Cinema e streaming: seria possível boicotar?
Aviso que essa não é uma nova discussão e nem uma tentativa de ser, pois desde que o cinema começa a se formar e a tomar o espaço público quem se beneficiou, em sua maioria, foram os homens ligados ao pensamento liberal do século XX. Sendo assim, muitas produções masculinas ganham espaço e vão empurrando cada vez mais as mulheres e suas discussões para as margens. Já com a ascenção do streaming isso tem mudado devido às mudanças históricas e discussões como a agenda da "representatividade", mas o que de fato isso interferiu? Isso foi "algo" bom?
Deixo aqui claro que sou cineasta por um grande amor à ficção junto a possibilidade de registros fotográficos, logo o cinema se faz importante quando sabido usar.

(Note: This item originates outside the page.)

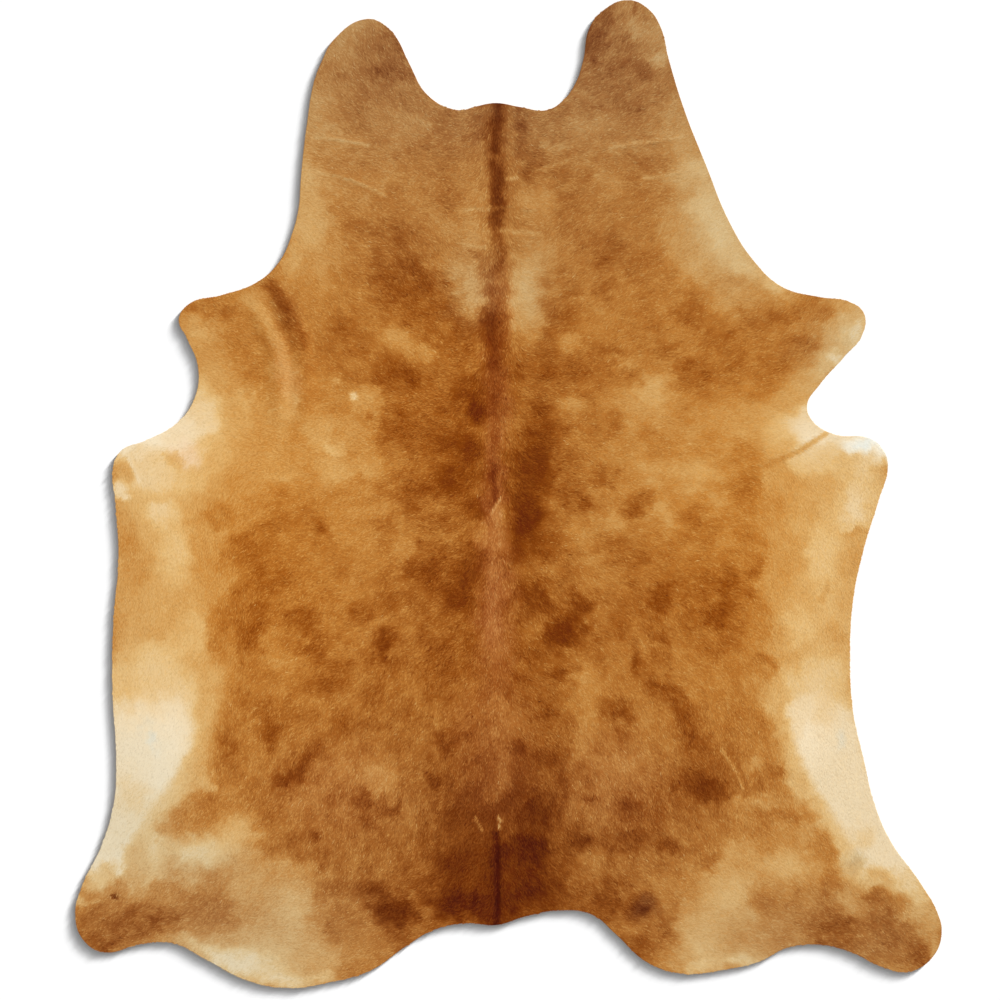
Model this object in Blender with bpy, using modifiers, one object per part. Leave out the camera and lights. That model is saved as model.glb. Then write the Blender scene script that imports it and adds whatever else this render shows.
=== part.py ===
"""A whole tanned cattle hide with its hair on, laid flat with the hair side up.

It is one skin, so it is one solid: a sheet of even thickness, cut to the animal's outline, with the few soft
folds that such a hide keeps when it is spread on a floor. Metres, +Z up. The neck points along +Y, and the
origin is under the middle of the hide, on the surface that it lies on.
"""

import math

import bmesh
import bpy
from mathutils import Vector
from mathutils.geometry import delaunay_2d_cdt, intersect_point_line
from mathutils.kdtree import KDTree

# Driving dimensions, in metres
LENGTH = 2.200  # along the spine, from the neck lobes to the hind legs
WIDTH = 1.930  # across the hind legs
SKIN = 0.0022  # tanned skin
HAIR = 0.0018  # short coat, lying flat on the skin
THICKNESS = SKIN + HAIR

# How finely the sheet is divided, in metres
RIM_STEP = 0.016  # between points along the cut edge
LATTICE = 0.052  # between points inside the sheet
LATTICE_CLEAR = 0.6 * LATTICE  # from a lattice point to the cut edge or a fold
FOLD_STEP = 0.022  # between points along a fold
FOLD_CLEAR = 0.005  # between any two points of the folds, and from them to the cut edge
FOLD_ROWS = (-1.0, -0.8, -0.55, -0.3, 0.0, 0.3, 0.55, 0.8, 1.0)  # across a fold, in shares of its reach
TROUGH_ROWS = (-1.0, -0.5, 0.5, 1.0)  # across its trough, in shares of the trough's reach
CURVE_STEPS = 12  # straight steps between two places of a curve
END_TAPER = 0.6  # how bluntly a fold dies out at its ends: lower is blunter
SHARP_ANGLE = math.radians(50)
MERGE = 1e-6
MM = 0.001

# The cut edge, clockwise from the left neck lobe, in millimetres across and along the hide
OUTLINE = (
    ("left neck lobe", ((-313, 1058), (-270, 1040), (-248, 1015), (-222, 962), (-177, 886), (-110, 855))),
    ("neck edge", ((-70, 864), (-28, 871), (26, 862), (84, 855), (122, 877), (149, 915), (166, 966))),
    ("right neck lobe", ((180, 1038), (212, 1078), (266, 1100), (311, 1080), (338, 1040), (356, 969))),
    ("right neck", ((391, 855), (440, 730), (489, 610), (544, 521), (609, 461))),
    ("right shoulder", ((691, 439), (758, 428))),
    ("right foreleg", ((790, 403), (786, 354), (747, 307), (687, 238))),
    ("right armpit", ((664, 200), (674, 165), (725, 133))),
    ("right flank corner", ((800, 125), (829, 104), (843, 67))),
    ("right flank", ((823, -13), (790, -120), (766, -236), (759, -358), (766, -485),
                     (790, -592), (813, -688))),
    ("right thigh", ((848, -770), (917, -868))),
    ("right hind leg", ((954, -933), (963, -975), (944, -1029), (890, -1063), (827, -1051), (763, -1020))),
    ("right rump", ((694, -1003), (622, -1009), (556, -1041), (482, -1058), (386, -1067), (308, -1042))),
    ("right of the tail", ((239, -980), (186, -936), (119, -926))),
    ("tail", ((37, -940), (-26, -959), (-95, -955), (-168, -971), (-230, -1008), (-306, -1060))),
    ("left rump", ((-386, -1084), (-487, -1099), (-582, -1082), (-674, -1035), (-747, -999))),
    ("left hind leg", ((-821, -1002), (-896, -1020), (-943, -995), (-963, -937), (-946, -868))),
    ("left thigh", ((-920, -815), (-902, -776), (-876, -681))),
    ("left flank", ((-872, -581), (-880, -436), (-878, -281), (-867, -147), (-874, -13), (-880, 49))),
    ("left flank corner", ((-863, 95), (-805, 120))),
    ("left armpit", ((-735, 160), (-697, 216), (-690, 283), (-717, 352))),
    ("left foreleg", ((-733, 387), (-711, 423), (-638, 443))),
    ("left shoulder", ((-559, 472), (-509, 518), (-482, 577), (-466, 640), (-462, 699))),
    ("left neck", ((-448, 824), (-431, 922), (-413, 968), (-389, 1011))),
)

# The folds that the sheet keeps, in millimetres: how far each reaches to either side of its line, how high
# its round back would stand off the floor, how far the trough along its middle reaches to either side (0
# leaves a plain ridge), the share of the height that the trough takes away, and the fold's own line.
FOLDS = (
    ("left shoulder fold", 62, 12.0, 34, 0.93,
     ((-549, 454), (-520, 392), (-491, 332), (-484, 254), (-484, 143))),
    ("right armpit crease", 30, 3.5, 9, 0.8, ((705, 134), (617, 82), (542, 46), (473, 22))),
    ("tail seam", 24, 3.0, 8, 0.85, ((-23, -743), (-23, -800), (-22, -870), (-20, -925))),
    ("left neck wrinkle", 14, 1.5, 0, 0.0, ((-404, 714), (-364, 706), (-316, 686), (-279, 670))),
    ("left neck, upper wrinkle", 14, 1.5, 0, 0.0, ((-426, 795), (-364, 786), (-313, 777))),
    ("neck wrinkle", 14, 1.5, 0, 0.0, ((-92, 637), (-10, 640), (70, 632))),
    ("right neck wrinkle", 14, 1.5, 0, 0.0, ((204, 766), (315, 779), (405, 797))),
    ("right neck, lower wrinkle", 14, 1.2, 0, 0.0, ((320, 700), (370, 712), (410, 722))),
)


def clear_scene():
    for found in list(bpy.data.objects):
        bpy.data.objects.remove(found, do_unlink=True)


def collection_named(name):
    collection = bpy.data.collections.new(name)
    bpy.context.scene.collection.children.link(collection)
    return collection


def hair_material():
    material = bpy.data.materials.new("hair_coat")
    material.use_nodes = True
    shader = material.node_tree.nodes["Principled BSDF"]
    shader.inputs["Base Color"].default_value = (0.45, 0.19, 0.045, 1.0)
    shader.inputs["Roughness"].default_value = 0.7
    shader.inputs["Metallic"].default_value = 0.0
    return material


def traced(places, closed):
    """Points in metres along the smooth curve through the places, which are in millimetres."""
    curve = bpy.data.curves.new("guide", "CURVE")
    curve.dimensions = "2D"
    curve.fill_mode = "NONE"
    curve.resolution_u = CURVE_STEPS
    spline = curve.splines.new("BEZIER")
    spline.bezier_points.add(len(places) - 1)
    spline.use_cyclic_u = closed
    for knot, (across, along) in zip(spline.bezier_points, places):
        knot.co = (across * MM, along * MM, 0.0)
        knot.handle_left_type = "AUTO"
        knot.handle_right_type = "AUTO"
    guide = bpy.data.objects.new("guide", curve)
    bpy.context.scene.collection.objects.link(guide)
    line = bpy.data.meshes.new_from_object(guide.evaluated_get(bpy.context.evaluated_depsgraph_get()))
    points = [vertex.co.to_2d() for vertex in line.vertices]
    bpy.data.objects.remove(guide)
    bpy.data.curves.remove(curve)
    bpy.data.meshes.remove(line)
    return points


def evenly_spaced(line, step, closed=False):
    """Points along a line, as near to that step apart as divides it evenly."""
    ends = line + line[:1] if closed else line
    reached = [0.0]
    for start, end in zip(ends, ends[1:]):
        reached.append(reached[-1] + (end - start).length)
    count = max(1, round(reached[-1] / step))
    points = []
    segment = 0
    for i in range(count if closed else count + 1):
        wanted = reached[-1] * i / count
        while segment < len(ends) - 2 and reached[segment + 1] < wanted:
            segment += 1
        run = reached[segment + 1] - reached[segment]
        points.append(ends[segment].lerp(ends[segment + 1], (wanted - reached[segment]) / run))
    return points


def rim_points():
    """The cut edge, stretched about its middle to the hide's real width and length."""
    places = [place for _, section in OUTLINE for place in section]
    points = evenly_spaced(traced(places, closed=True), RIM_STEP, closed=True)
    low = Vector((min(p.x for p in points), min(p.y for p in points)))
    high = Vector((max(p.x for p in points), max(p.y for p in points)))
    middle = (low + high) / 2
    size = high - low
    return [Vector(((p.x - middle.x) * WIDTH / size.x, (p.y - middle.y) * LENGTH / size.y)) for p in points]


def swell(share):
    """A soft round back: 1 in the middle, 0 from one reach away."""
    return 0.5 + 0.5 * math.cos(math.pi * share) if share < 1.0 else 0.0


def nearest(point, line):
    """How far a point lies from a line, and how far along the line that is, as a share of its points."""
    best = (math.inf, 0.0)
    for i, (start, end) in enumerate(zip(line, line[1:])):
        _, share = intersect_point_line(point, start, end)
        share = max(0.0, min(1.0, share))
        away = (point - start.lerp(end, share)).length
        if away < best[0]:
            best = (away, (i + share) / (len(line) - 1))
    return best


def fold_height(point, fold, line):
    _, reach, height, trough, depth, _ = fold
    away, along = nearest(point, line)
    if away >= reach * MM:
        return 0.0
    shape = swell(away / (reach * MM))
    if trough:
        shape -= depth * swell(away / (trough * MM))
    return height * MM * shape * max(0.0, math.sin(math.pi * along)) ** END_TAPER


def fold_points(fold, line):
    """Rows of points along a fold, close enough together across it to carry its round back."""
    _, reach, _, trough, _, _ = fold
    offsets = [row * reach * MM for row in FOLD_ROWS]
    if trough:
        offsets += [row * trough * MM for row in TROUGH_ROWS]
    points = []
    for i, centre in enumerate(line):
        run = line[min(i + 1, len(line) - 1)] - line[max(i - 1, 0)]
        side = Vector((-run.y, run.x)).normalized()
        points.extend(centre + side * offset for offset in offsets)
    return points


def tree_of(points):
    tree = KDTree(len(points))
    for i, point in enumerate(points):
        tree.insert(point.to_3d(), i)
    tree.balance()
    return tree


def sheet_points(rim, lines):
    """The points that fill the sheet: the cut edge, the folds' rows and a lattice between them."""
    near_rim = tree_of(rim)
    folded = []
    for fold, line in zip(FOLDS, lines):
        for point in fold_points(fold, line):
            crowded = any((point - other).length < FOLD_CLEAR for other in folded)
            if not crowded and near_rim.find(point.to_3d())[2] > FOLD_CLEAR:
                folded.append(point)
    near_either = tree_of(rim + folded)
    rows = round(LENGTH / (LATTICE * math.sqrt(0.75)))
    columns = round(WIDTH / LATTICE)
    lattice = []
    for row in range(rows + 1):
        for column in range(columns + 1):
            shift = 0.5 * (row % 2)
            point = Vector((WIDTH * ((column + shift) / columns - 0.5), LENGTH * (row / rows - 0.5)))
            if near_either.find(point.to_3d())[2] > LATTICE_CLEAR:
                lattice.append(point)
    return rim + folded + lattice


def underside_mesh():
    """The underside of the hide: the outline filled with even triangles and raised along its folds."""
    rim = rim_points()
    lines = [evenly_spaced(traced(fold[-1], closed=False), FOLD_STEP) for fold in FOLDS]
    around = [(i, (i + 1) % len(rim)) for i in range(len(rim))]
    places, _, triangles, _, _, _ = delaunay_2d_cdt(sheet_points(rim, lines), around, [], 1, MERGE)
    cloth = bmesh.new()
    corners = []
    for place in places:
        height = max(fold_height(place, fold, line) for fold, line in zip(FOLDS, lines))
        corners.append(cloth.verts.new((place.x, place.y, height)))
    for triangle in triangles:
        cloth.faces.new([corners[i] for i in triangle])
    outside = [vertex for vertex in cloth.verts if not vertex.link_faces]
    bmesh.ops.delete(cloth, geom=outside, context="VERTS")
    bmesh.ops.recalc_face_normals(cloth, faces=cloth.faces)
    if sum(face.normal.z for face in cloth.faces) < 0:
        bmesh.ops.reverse_faces(cloth, faces=cloth.faces)
    mesh = bpy.data.meshes.new("hide")
    cloth.to_mesh(mesh)
    cloth.free()
    return mesh


def build_hide(collection):
    """The sheet: its underside, thickened upwards by the skin and the coat."""
    hide = bpy.data.objects.new("hide", underside_mesh())
    collection.objects.link(hide)
    hide.data.materials.append(hair_material())
    hide.data.shade_smooth()
    hide.data.set_sharp_from_angle(angle=SHARP_ANGLE)
    body = hide.modifiers.new("skin_and_hair", "SOLIDIFY")
    body.thickness = THICKNESS
    body.offset = 1.0
    body.use_even_offset = True
    return hide


def main():
    clear_scene()
    build_hide(collection_named("leather_hide"))


main()
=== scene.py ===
# %% [markdown]
# # A hair-on cattle hide
#
# This is a whole tanned hide laid flat, hair side up: neck and cheeks at the top, forelegs at the
# shoulders, belly at both sides, hind legs and rump at the bottom. It is one sheet, with no seam,
# lining or binding. The lesson dresses it in three things that a tanner would name: the skin, whose
# suede side lies on the floor, the hair mass that grows out of it, and the locks of hair on top.

# %% Load the frame
import math

import bmesh
import bpy
import numpy as np
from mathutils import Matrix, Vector
from mathutils.bvhtree import BVHTree
from mathutils.geometry import delaunay_2d_cdt
from mathutils.kdtree import KDTree


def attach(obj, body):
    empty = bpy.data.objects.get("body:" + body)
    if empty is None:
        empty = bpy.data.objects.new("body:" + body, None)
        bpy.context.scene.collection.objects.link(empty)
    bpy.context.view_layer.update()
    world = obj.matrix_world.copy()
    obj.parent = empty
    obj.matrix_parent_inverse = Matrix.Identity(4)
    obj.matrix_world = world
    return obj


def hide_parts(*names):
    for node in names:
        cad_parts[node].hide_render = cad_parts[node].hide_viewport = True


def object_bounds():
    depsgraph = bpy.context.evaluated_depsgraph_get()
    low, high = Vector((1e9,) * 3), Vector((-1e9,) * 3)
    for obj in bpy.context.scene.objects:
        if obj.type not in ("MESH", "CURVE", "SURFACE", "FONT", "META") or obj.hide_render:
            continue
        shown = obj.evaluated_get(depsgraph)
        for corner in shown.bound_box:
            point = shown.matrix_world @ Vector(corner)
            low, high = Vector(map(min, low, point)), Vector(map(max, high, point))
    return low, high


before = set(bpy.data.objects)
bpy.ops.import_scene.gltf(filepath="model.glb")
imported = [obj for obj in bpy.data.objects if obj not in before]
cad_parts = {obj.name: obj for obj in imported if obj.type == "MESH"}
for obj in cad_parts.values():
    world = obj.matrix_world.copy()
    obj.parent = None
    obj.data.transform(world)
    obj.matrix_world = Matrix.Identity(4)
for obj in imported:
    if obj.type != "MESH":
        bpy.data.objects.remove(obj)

cad_low, cad_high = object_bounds()
print("CAD box:", [round(v, 4) for v in (*cad_low, *cad_high)])

# %% [markdown]
# ## What the hide is made of
#
# A shoe-leather side is thick and bare. A rug hide is thinner and keeps its hair: about 2 mm of
# skin with short, flat-lying hair that adds nearly as much again. All lengths are in metres, and
# tables that place things are in centimetres from the middle of the hide, with x to the right, y
# towards the head.

# %% Sizes
CM = 0.01
MM = 0.001
SKIN = 2.2 * MM
HAIR = 1.8 * MM
SHEET = SKIN + HAIR
FLAT_SIZE = (cad_high.x - cad_low.x, cad_high.y - cad_low.y)
print("cut from", round(FLAT_SIZE[0], 3), "x", round(FLAT_SIZE[1], 3), "m")

# %% [markdown]
# ## The camera
#
# The hide is seen from straight above, as a seller lays it out. The lens is a long one, so that the
# sheet is shown without bending. The camera comes first because it fixes how large the smallest
# visible hair is: here a little over 2 mm.

# %% Camera
VIEW_WIDTH = 2.2267
LENS = 85.0
SENSOR = 36.0
VIEW_CENTRE = (-0.0189, -0.0134)

camera_data = bpy.data.cameras.new("camera")
camera_data.lens = LENS
camera_data.sensor_width = SENSOR
camera_data.clip_end = 100.0
camera = bpy.data.objects.new("camera", camera_data)
camera.location = (*VIEW_CENTRE, VIEW_WIDTH * LENS / SENSOR + SHEET)
bpy.context.scene.collection.objects.link(camera)
bpy.context.scene.camera = camera
print("camera", round(camera.location.z, 3), "m above the floor")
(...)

Mas o cinema, embora tenha potencialidade de ser transgressor, também é visto como arte, o que deixa tudo muito amplo e muito sombrio, por isso podemos encontrar inúmeras produções que nos deixem enraivecidas e outras que nos deixem em estados de epifania. Muito da justificativa anterior referente ao cinema é que isso tudo é arte, ou que devêssemos separar o autor da obra quando o primeiro comete algum crime, tal como os grandes nomes; Woody Allen, Roman Polanski, Lars von Trier, Harvey Weinstein etc. Seus filmes ainda estão por aí, Polanski, por exemplo, ganhou o prêmio César em 2020. Longe de mim de querer descrever os crimes cometidos por esses cineastas, pois o que quero mostrar é que existe uma estrutura que permite que produções problemáticas sejam produzidas e veiculadas. O Último Tango em Paris (1972) ainda é assistido por muitas pessoas, mesmo que em 2016 tenha sido noticiado que Maria Schneider sofreu abuso sexual na cena de “Último Tango em Paris” e teve inúmeras tentativas de suicídio.
Então o que seria o boicote? Como já comentei na Górgona Podcast (2019-2021l), o boicote ou cancelamento só serve para aqueles que o sistema já quer cancelar, caso contrário, pessoas ligadas as grandes indústrias irão se restabelecer, justamente por conta de toda a estrutura existente.
Com o streaming temos a falsa sensação de poder que o neoliberalismo nos dá, ou seja, vamos clamar para retirar os filmes que são danosos à sociedade do ar. Até tiram, mas não todos. Por exemplo, a Netflix recebeu reclamações indiretas para que retire de seu catálogo o filme “Como se Tornar o Pior Aluno da Escola (2017)” dirigido por Fabrício Bittar. Sim, reparem esse filme foi lançado em 2017 em salas de cinema. Hoje, 16 de março de 2022, o Governo determina que a classificação do filme deve ser 18 anos. Ou seja, aqui usaram das forças regulamentadoras do Estado para que uma empresa de entretenimento (extremamente neoliberal), como bem diz Reed Hastings, o fundador, continuasse a exibir o filme que é acusado de promover cultura da pedofilia, digo isso porque não assisti, mas acredito que seja extremamente problemático justamente pelo nome sensacionalista que carrega em seu título.
O que quero deixar mais que claro aqui é que o sistema neoliberal te dá alternativas quando há um grande leque de opções: não assista. Seria o que chamamos de boicote. Mas esse não assista vem carregado de “assista outra coisa” que, provavelmente, estará disponível ou até mesmo sendo produzido pela mesma produtora/empresa da qual produziu aquele filme que você pediu boicote, isso é o monopólio. Monopólio esse que é sustentado por uma economia neoliberal que tem parceria com as forças regulamentadoras do Estado e, por isso, aceitam as leis de cotas raciais, sexuais, gêneros, etc, até porque esse público também é público consumidor e assistem produções que os/as representam.
Agora pergunto, você viu alguém pedindo boicote total à Netflix?